国立天文台 理論研究部

田中雅臣助教が2015年度日本天文学会研究奨励賞を受賞


[上] 田中雅臣氏

 理論研究部の田中雅臣助教が2015年度日本天文学会研究奨励賞を受賞しました。この賞は1988年度から日本天文学会が実施している賞で、優れた研究成果をあげている若手天文学研究者を対象に表彰しているものです。今年度は田中氏を含め3名が受賞しました。2015年度日本天文学会春季年会(会場:首都大学東京)にて授賞式、および受賞記念講演が行われました。今回受賞となった田中氏の研究テーマは「重力波天体の電磁波放射に関する研究」です。重力波天体である連星中性子星合体からの電磁波放射の様子を明らかにした研究成果が評価され、研究奨励賞の受賞となりました。

 田中氏の研究は、宇宙に存在する中性子星やブラックホールの合体現象を対象にしたものです。これらの合体現象は、重力波の直接検出の有力なターゲットとなっています。実際、2015年9月には重力波望遠鏡Advanced LIGOがブラックホール同士の合体から重力波を直接検出し、「重力波天文学」の時代が幕を開けました。重力波天体の宇宙物理学的研究を行うためには、電磁波で対応天体を検出することが必要不可欠です。しかし、重力波天体の電磁波放射の性質には大きな不定性がありました。
 田中氏は自身が行ってきた超新星爆発における輻射輸送シミュレーションを発展させ、現実的な元素組成を加味した連星中性子星合体の電磁波輻射輸送シミュレーションに成功しました。その結果、中性子星合体からの電磁波放射はこれまで考えられていたよりも約10倍暗く、主に可視光の長波長側から赤外線で光ることを明らかにしました。
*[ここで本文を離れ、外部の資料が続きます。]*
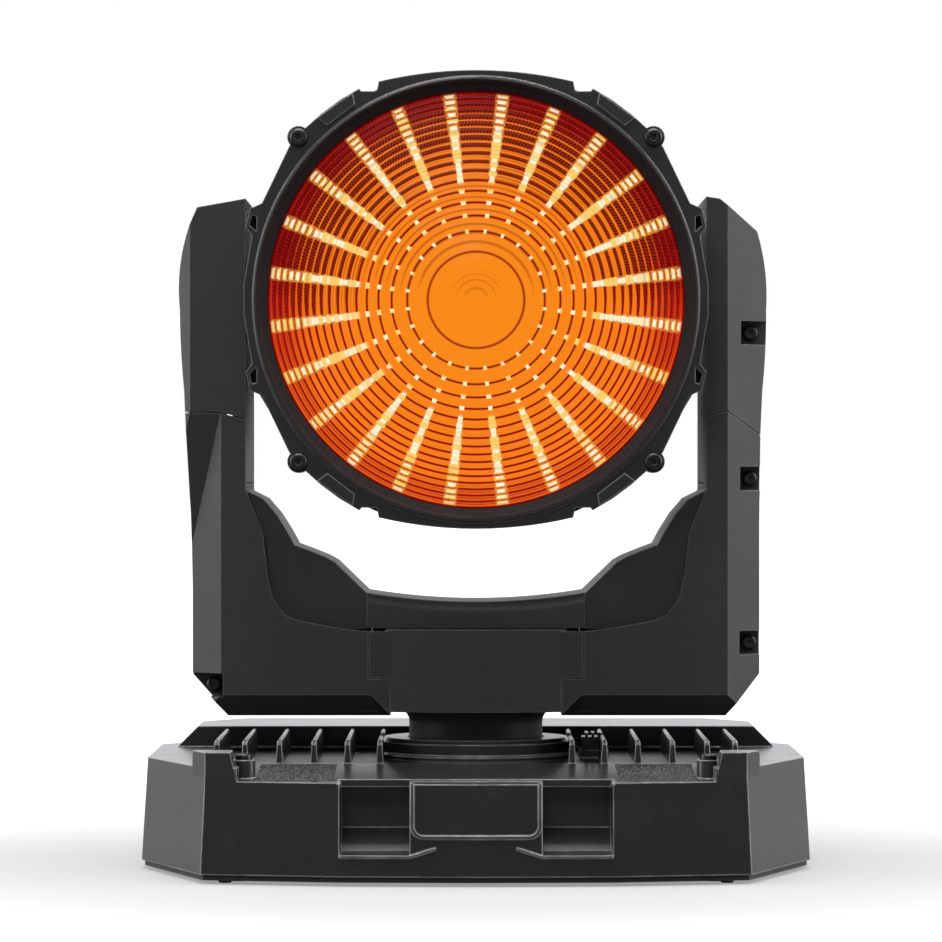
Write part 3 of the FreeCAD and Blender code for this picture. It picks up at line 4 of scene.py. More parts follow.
import bmesh
import bpy
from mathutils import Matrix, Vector


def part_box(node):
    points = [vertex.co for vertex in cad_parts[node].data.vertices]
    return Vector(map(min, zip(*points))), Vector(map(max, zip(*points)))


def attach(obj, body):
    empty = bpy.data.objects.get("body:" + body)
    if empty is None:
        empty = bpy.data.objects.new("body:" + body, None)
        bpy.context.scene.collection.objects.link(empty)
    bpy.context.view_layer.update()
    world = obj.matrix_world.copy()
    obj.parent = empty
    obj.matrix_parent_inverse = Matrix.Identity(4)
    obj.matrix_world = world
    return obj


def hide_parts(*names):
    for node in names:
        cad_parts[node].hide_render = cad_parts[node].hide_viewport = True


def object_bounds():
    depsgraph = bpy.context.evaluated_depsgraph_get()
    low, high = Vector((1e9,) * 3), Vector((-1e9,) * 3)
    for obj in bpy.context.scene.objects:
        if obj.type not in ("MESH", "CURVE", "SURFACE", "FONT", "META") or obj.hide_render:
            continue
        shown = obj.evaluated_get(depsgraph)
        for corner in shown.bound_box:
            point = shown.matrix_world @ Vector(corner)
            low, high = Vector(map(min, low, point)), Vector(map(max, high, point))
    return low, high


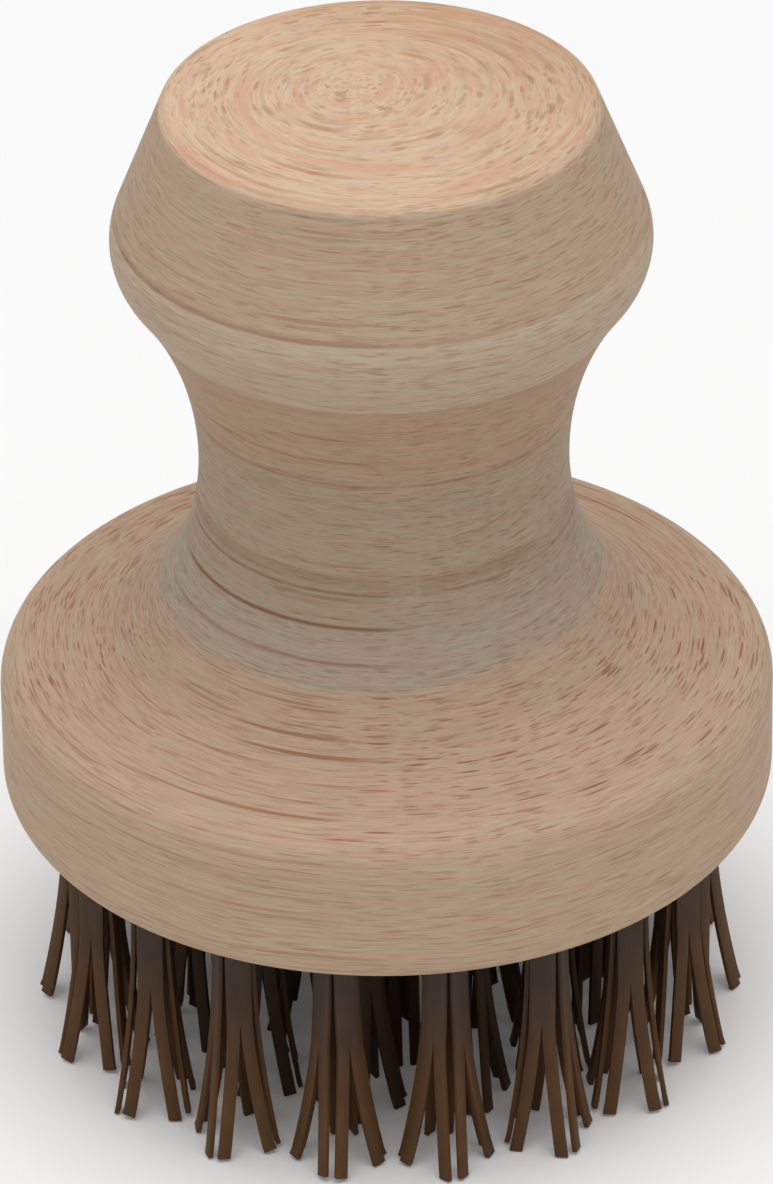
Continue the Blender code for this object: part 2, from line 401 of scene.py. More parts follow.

この結果が発表されたのと同時期に、中性子星合体が引き起こしたと考えられているガンマ線バーストGRB 130603Bに付随して予想された通りの近赤外線放射が発見され、田中氏の計算結果が検証されました。
 この成果は、重力波が検出された後にどのような電磁波観測を行うべきかの指針となるもので、重力波天文学と電磁波天文学が連携した「マルチメッセンジャー天文学」の発展に大きく貢献するものです。田中氏自身も、自らの理論的予言に基づいて東京大学木曽観測所シュミット望遠鏡や国立天文台すばる望遠鏡を用いて重力波天体の追観測に参加しており、突発天体・重力波天体の探査観測において中心的な役割を果たしています。

 今回の受賞について田中氏はこのように話しています。「今回の受賞は、多くの方々との共同研究の結果によるものです。重力波天体のシミュレーション研究、また観測研究を一緒に行って下さった共同研究者の皆様に感謝致します。重力波天文学の黎明期にこの研究を行えたことは非常に幸運でした。これからの重力波天文学、そしてマルチメッセンジャー天文学の発展にぜひご期待下さい。」

[左] 連星中性子星合体における輻射輸送シミュレーション (Tanaka & Hotokezaka 2013, ApJ, 775, 113)。